Arme Würstchen haufenweise

■ Was tun, wenn der Staatsanwalt im Stau steckt, der Co-Angeklagte sich verflüchtigt und der Richter die Akte vergessen hat? Von Kaija Kutter

Eigentlich sollte es gestern früh im Harburger Amtsgericht um Parkuhren gehen. Ein Thema, das die zuständige Baubehörde sehr beschäftigt, wurden doch im ersten Quartal dieses Jahres fast die Hälfte der 8900 Hamburger Parkuhren aufgebrochen und unbenutzbar gemacht. Erst nachdem man aufgab, die Münzfresser zu reparieren, haben die Polizeiwachen weniger Arbeit mit diesem Delikt.

Künftig werden deshalb in Hamburg nur noch New-York-erprobte Panzeruhren (Stückpreis 700 Mark) aufgestellt. Oder dort, wo mehrere Parkuhren eine übersichtliche Gruppe bilden, diese durch Parkscheinautomaten ersetzt (vor Knöllchen schützt freilich auch eine aufgeknackte Parkuhr nicht, die PKW-Halter sind angehalten, eine Parkscheibe zu benutzen).

Der gestrige Fall stammt aus der Hochzeit des Parkuhrknackens, August 1993. Der Frührentner Gustav H. hatte sich damals extra auf dem Wohnzimmersessel kniend ans Fenster gehockt, um die Parkuhren der Harburger Rathausstraße auch nachts vor Dieben zu bewachen. Doch bevor wir die Aussage des einzigen Augenzeugen zu hören bekamen, erheiterte Richter Ulf P. das Publikum. Er hatte die Prozeßakte zu Hause auf dem Schreibtisch gelassen. Staatsanwalt Axel S. konnte nicht helfen, er steckte zu Prozeßbeginn im Harburger Stau.
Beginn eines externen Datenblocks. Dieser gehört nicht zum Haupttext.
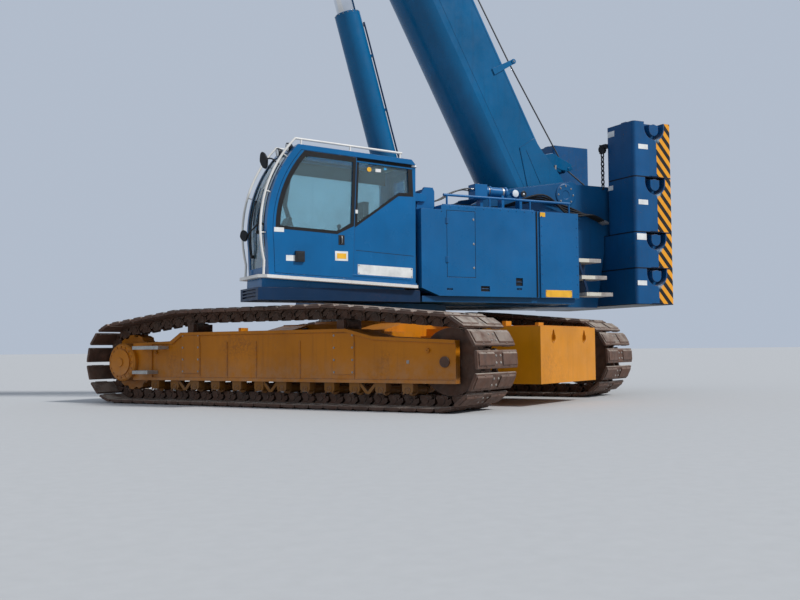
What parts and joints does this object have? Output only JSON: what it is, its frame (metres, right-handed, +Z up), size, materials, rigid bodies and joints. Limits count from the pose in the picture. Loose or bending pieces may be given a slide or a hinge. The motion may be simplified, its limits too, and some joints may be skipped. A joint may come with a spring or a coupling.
{
  "type": "telescopic crawler crane",
  "caption": "Crawler crane: two long tracks, slewing upperworks with tilting cab, stacked counterweight, telescopic boom on one luffing cylinder, and hook block.",
  "frame": {"origin": "ground point on the slewing axis", "axes": "+X forward along the upperworks, +Y to its left, +Z up; the tracks are turned 60 degrees under it"},
  "size_m": [9.2509, 8.9688, 14.3649],
  "materials": {
    "paint_blue": "semi-gloss, dusty",
    "paint_dark_blue": "semi-gloss, oily",
    "paint_yellow": "worn, rusty at edges",
    "paint_white": "satin",
    "track_steel": "rusty, dusty",
    "ring_steel": "greasy",
    "step_plate": "chequered, dull",
    "engine_iron": "oily",
    "drum_black": "matt, greasy",
    "tinted_glass": "tinted",
    "seat_fabric": "woven",
    "rod_chrome": "polished",
    "hook_paint": "worn"
  },
  "bodies": {
    "undercarriage": {"car_body": "paint_yellow", "slew_ring": "ring_steel", "side_frame_near": "paint_yellow", "side_frame_far": "paint_yellow", "track_near": "track_steel", "track_far": "track_steel", "track_drives": "paint_yellow", "idler_wheels": "track_steel", "track_rollers": "track_steel", "carrier_rollers": "track_steel", "carbody_ballast": "paint_yellow", "track_steps": "step_plate"},
    "upperworks": {"upper_frame": "paint_dark_blue", "house_left": "paint_blue", "house_right": "paint_blue", "engine_block": "engine_iron", "cab_base": "paint_dark_blue", "cab_bracket": "paint_blue", "deck_rails": "paint_blue", "deck_cylinder": "paint_blue", "side_steps": "step_plate", "weight_slab_low": "paint_blue", "weight_slab_high": "paint_blue", "weight_blocks_low": "paint_blue", "weight_blocks_high": "paint_blue"},
    "hoist": {"hoist_drum": "drum_black"},
    "cab": {"cab_frame": "paint_blue", "cab_glass": "tinted_glass", "cab_seat": "seat_fabric", "cab_guard": "paint_white"},
    "door": {"cab_door": "paint_blue", "cab_door_glass": "tinted_glass"},
    "boom": {"boom_base": "paint_blue"},
    "section_2": {"boom_section_2": "paint_blue"},
    "section_3": {"boom_section_3": "paint_blue"},
    "section_4": {"boom_section_4": "paint_blue"},
    "section_5": {"boom_section_5": "paint_blue"},
    "section_6": {"boom_section_6": "paint_blue", "head_sheaves": "drum_black"},
    "rod": {"cylinder_rod": "rod_chrome"},
    "barrel": {"cylinder_barrel": "paint_blue"},
    "hook": {"hook_block": "hook_paint"}
  },
  "joints": [
    {"name": "slew", "type": "hinge", "parent": "undercarriage", "child": "upperworks", "pos_m": [0, 0, 1.45], "axis": [0, 0, 1], "continuous": true},
    {"name": "hoist_turn", "type": "hinge", "parent": "upperworks", "child": "hoist", "pos_m": [-4.45, 0, 3.26], "axis": [0, 1, 0], "continuous": true},
    {"name": "cab_tilt", "type": "hinge", "parent": "upperworks", "child": "cab", "pos_m": [-0.05, 0, 3.12], "axis": [0, -1, 0], "range_deg": [-2.5, 17.5]},
    {"name": "door_slide", "type": "slide", "parent": "cab", "child": "door", "axis": [-0.999, 0, -0.0436], "range_m": [0, 0.78]},
    {"name": "boom_luff", "type": "hinge", "parent": "upperworks", "child": "boom", "pos_m": [-3.2, 0, 3.45], "axis": [0, -1, 0], "range_deg": [-61.5, 20.5]},
    {"name": "telescope_1", "type": "slide", "parent": "boom", "child": "section_2", "axis": [0.4772, 0, 0.8788], "range_m": [0, 9.5]},
    {"name": "telescope_2", "type": "slide", "parent": "section_2", "child": "section_3", "axis": [0.4772, 0, 0.8788], "range_m": [0, 9.5]},
    {"name": "telescope_3", "type": "slide", "parent": "section_3", "child": "section_4", "axis": [0.4772, 0, 0.8788], "range_m": [0, 9.5]},
    {"name": "telescope_4", "type": "slide", "parent": "section_4", "child": "section_5", "axis": [0.4772, 0, 0.8788], "range_m": [0, 9.5]},
    {"name": "telescope_5", "type": "slide", "parent": "section_5", "child": "section_6", "axis": [0.4772, 0, 0.8788], "range_m": [0, 9.5]},
    {"name": "rod_swing", "type": "hinge", "parent": "boom", "child": "rod", "pos_m": [1.43185, 0, 9.21442], "axis": [0, -1, 0], "range_deg": [-12.4, 4.2]},
    {"name": "barrel_travel", "type": "slide", "parent": "rod", "child": "barrel", "axis": [-0.2711, 0, -0.9626], "range_m": [-2.6348, 0.8816]},
    {"name": "hook_hang", "type": "hinge", "parent": "section_6", "child": "hook", "pos_m": [3.79771, 0, 13.76043], "axis": [0, 1, 0], "range_deg": [-61.5, 20.5]}
  ],
  "couplings": [
    {"joint": "rod_swing", "follows": "boom_luff", "ratio": 0.2},
    {"joint": "barrel_travel", "follows": "boom_luff", "m_per_rad": 2.45},
    {"joint": "hook_hang", "follows": "boom_luff", "ratio": 1}
  ]
}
Auch der Co-Angeklagte, der 23jährige D., fehlte. Er hatte sich just aus dem UG verflüchtigt.

Erst als der Verteidiger von Stanko G., dem zweiten Angeklagten, dem Richter seine Akte lieh, kam etwas Klarheit auf. Immerhin soweit, daß der 29jährige Stanko G. aus Mazedonien stammt, abgelehnter Asylbewerber ist und wegen falscher Personalangabe, Fahren ohne Führerschein und wegen Diebstahl bereits seit September 1993 ununterbrochen in Haft sitzt – und somit ein armes Würstchen ist. Die Gefängniswärter führten ihn an klobigen Handschellen herein.

G. soll zusammen mit zwei Kumpels an besagter Harburger Rathausstraße 16 Parkuhren mit einem Nachschlüssel geöffnet und das darin befindliche Silbergeld – je rund 400 Mark – geklaut haben. „Ich habe dies nicht gemacht“, übersetzte die Dolmetscherin die Worte des Angeklagten, dessen ballonseidener Jogginganzug an sein derzeitiges Zuhause erinnerte. Nach eigenen Angaben trug er an besagtem Tag ein schwarzes T-Shirt und Jeans.

Doch Zeuge Gustav H. zog ihm in seiner Erinnerung eine rote Jacke an und machte ihn zehn Zentimeter kleiner. Dessen in sich schlüssige Aussage— er hatte vier Männer beobachtet, die aus einem roten PKW stiegen, unter seinem Fenster Parkuhren knackten und flüchteten, als ein Peterwagen kam – reichte denn auch Richter P. nicht zur Verurteilung aus. Zwar observierte die pfiffige Polizei das rote Auto und nahm alle Personen fest, die eine dreiviertel Stunde später wieder einstiegen. Aber es könnte ja auch so sein, wie Stanko G. berichtet, daß er nichtsahnend ins Auto eines Freundes stieg, um seine Schwester vom Bahnhof abzuholen. Das Verfahren wurde eingestellt.